The next morning, I just felt like shit. I knew I had screwed up. I was glad to hear that the two of them were okay. But waking up after all those days of happiness and feeling content with the people of my life, to feeling unworthy of them just bought me right back down. I was familiar with this place anyway. I knew from the right off, I can't be a good friend to anyone, and if anyone has me in their life, then their life is inevitably going to fuck up. Hard lessons that I learnt in secondary school, which I should never have forgotten. Helen woke me up in the morning trying to piece together the events of yesterday, and assuring me that I had done right by her and that she and Norman were not mad at me at all. It's only a matter of time before they realise anyway. I can feel the dynamics have changed anyway. Oh well, I do better on my own anyway, no need to feel obliged to anyone else, or let them get that close. It only means I'll let them down sooner or later, so what's the point?

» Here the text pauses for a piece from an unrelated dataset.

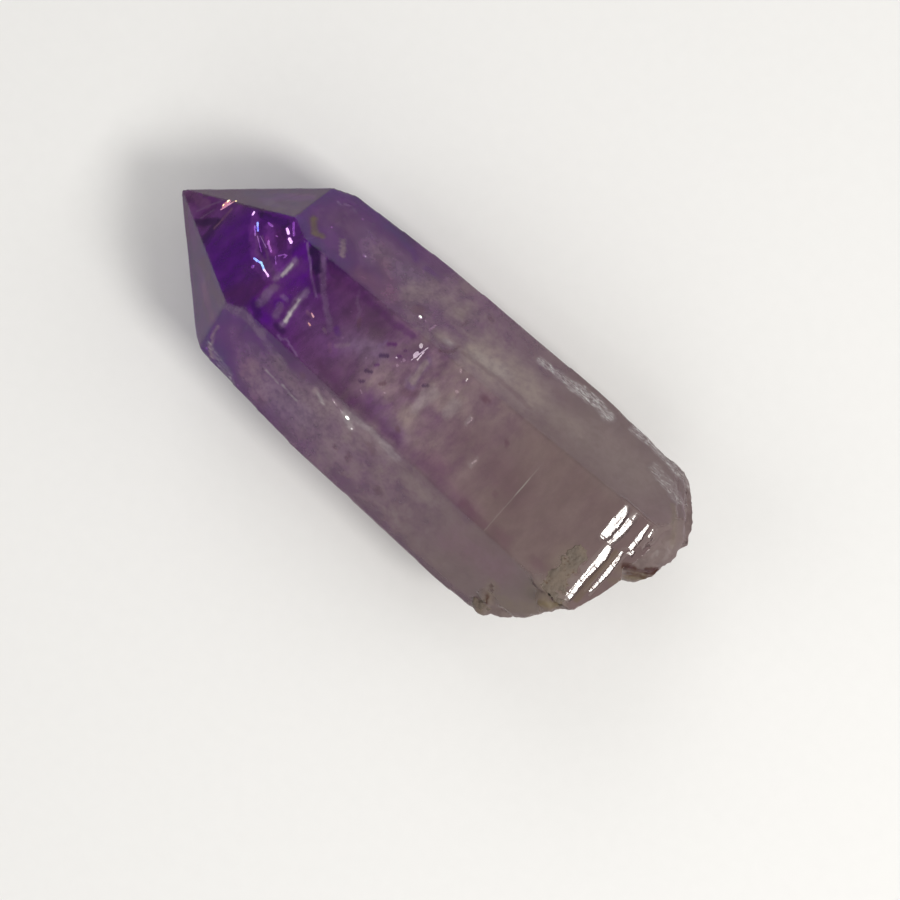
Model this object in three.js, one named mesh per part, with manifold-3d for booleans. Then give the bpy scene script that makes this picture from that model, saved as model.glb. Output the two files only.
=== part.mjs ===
// A loose amethyst point: one quartz crystal, six prism sides and a six-faced tip at one end,
// broken off roughly at the other. It lies on a prism side, long axis along X, tip toward -X.
// Millimetres, +Z up. The origin is the bottom centre of its box.
import * as THREE from 'three';
import { mergeVertices } from 'three/addons/utils/BufferGeometryUtils.js';
import Module from 'manifold-3d';

// The crystal is built with its tip at x = 0 and its long axis on the X axis.
const CRYSTAL_LENGTH = 46;
const BODY_HALF_HEIGHT = 8.07;
const BLANK_THICKNESS = 30;

// Quartz tip faces stand at 38.2 degrees to the long axis, so they widen by this much per mm.
const TIP_FLARE = Math.tan(THREE.MathUtils.degToRad(38.21));

// Each prism side faces the way 'turn' says, in degrees about the long axis from +Y.
// It stands 'reach' mm from the axis at the tip and moves out by 'flare' mm per mm of length.
const PRISM_SIDES = [
  { turn: 90, reach: BODY_HALF_HEIGHT, flare: 0 },
  { turn: 30, reach: 6.3, flare: 0.0367 },
  { turn: -90, reach: BODY_HALF_HEIGHT, flare: 0 },
  { turn: 150, reach: 6.84, flare: 0.0167 },
];

// The two lower slanting sides are slightly barrelled: three facets each, from tip to base.
const LOWER_BACK_SIDE = [
  { turn: -30, reach: 6.69, flare: 0.103 },
  { turn: -30, reach: 8.42, flare: 0.0108 },
  { turn: -30, reach: 11.66, flare: -0.0865 },
];
const LOWER_FRONT_SIDE = [
  { turn: -150, reach: 5.86, flare: 0.1233 },
  { turn: -150, reach: 7.94, flare: 0.0122 },
  { turn: -150, reach: 11.91, flare: -0.1068 },
];

// The tip faces meet at the axis, but for two that grew a little ahead or behind.
const TIP_FACES = [
  { turn: 90, reach: 0, flare: TIP_FLARE },
  { turn: 30, reach: 0, flare: TIP_FLARE },
  { turn: -30, reach: -0.14, flare: TIP_FLARE },
  { turn: -90, reach: 0, flare: TIP_FLARE },
  { turn: -150, reach: 0.27, flare: TIP_FLARE },
  { turn: 150, reach: 0, flare: TIP_FLARE },
];

// Small facets ease the two outer shoulders, where tip faces meet the widest prism edges.
const SHOULDER_FACETS = [
  { turn: -2, reach: 1.95, flare: 0.66 },
  { turn: -2, reach: 4.45, flare: 0.385 },
  { turn: -2, reach: 7.16, flare: 0.119 },
  { turn: 180, reach: 3.09, flare: 0.54 },
  { turn: 180, reach: 5.22, flare: 0.305 },
];
const TIP_BLUNTING = 0.14;

// Outline of the broken base seen from above: y, then how far the crystal reaches there (x).
const BREAK_OUTLINE = [
  [-9.2, 36.6], [-8.4, 37.7], [-7.9, 38.5], [-7.5, 39.4], [-6.7, 40.2], [-5.6, 40.8], [-4.6, 41.5],
  [-3.8, 42.2], [-1.7, 42.9], [-0.4, 43.2], [0.6, 44.5], [1.5, 45.1], [3.7, 45.4], [4.5, 45.2],
  [5.3, 45.7], [6.1, 45], [7.4, 44.2], [8.2, 43.4], [9.2, 42], [10.2, 41],
];
// The break reaches furthest along a wandering rim, and falls back above and below it.
const RIM = { height: -0.8, wander: 1.3, perMm: 0.55, start: 0.6, halfWidth: [0.3, 1.5] };
const UNDERCUT = { depth: 3, below: [1.2, 8.5] };
// On the back half the top layer has come away and leaves a ledge.
const LOST_LAYER = { depth: 1.9, above: [4.3, 5.9], backFrom: [-0.4, 0.9] };
// On the front half the top side keeps its edge.
const WHOLE_EDGE_ABOVE = [5.6, 7.4];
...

I was talking to Helen after about all the things she had told me yesterday. She is so good at shying away from her own thoughts. She is her own worst enemy and she causes so much pain for herself. I stroked her hair until she went to sleep yesterday and while I was she asked me what I was thinking, and I told her I was praying. She talked so much, but so superficially, still hiding away from her feelings, and I felt lost at times at what to say. Life has treated her so cruelly, and I prayed if God could take away her sorrows, allow her to access what she's repressed for so long and deal with her emotions from then, so that she could move on. God has listened at the most unexpected times, but I really need him to listen now. She doesn't deserve to feel this way. She is the most pure hearted person in the world that I know, not an evil thought crosses her mind. She doesn't deserve a conflicted mind. I prayed that god would release her from the self torture she puts herself through. I hope he listens to me.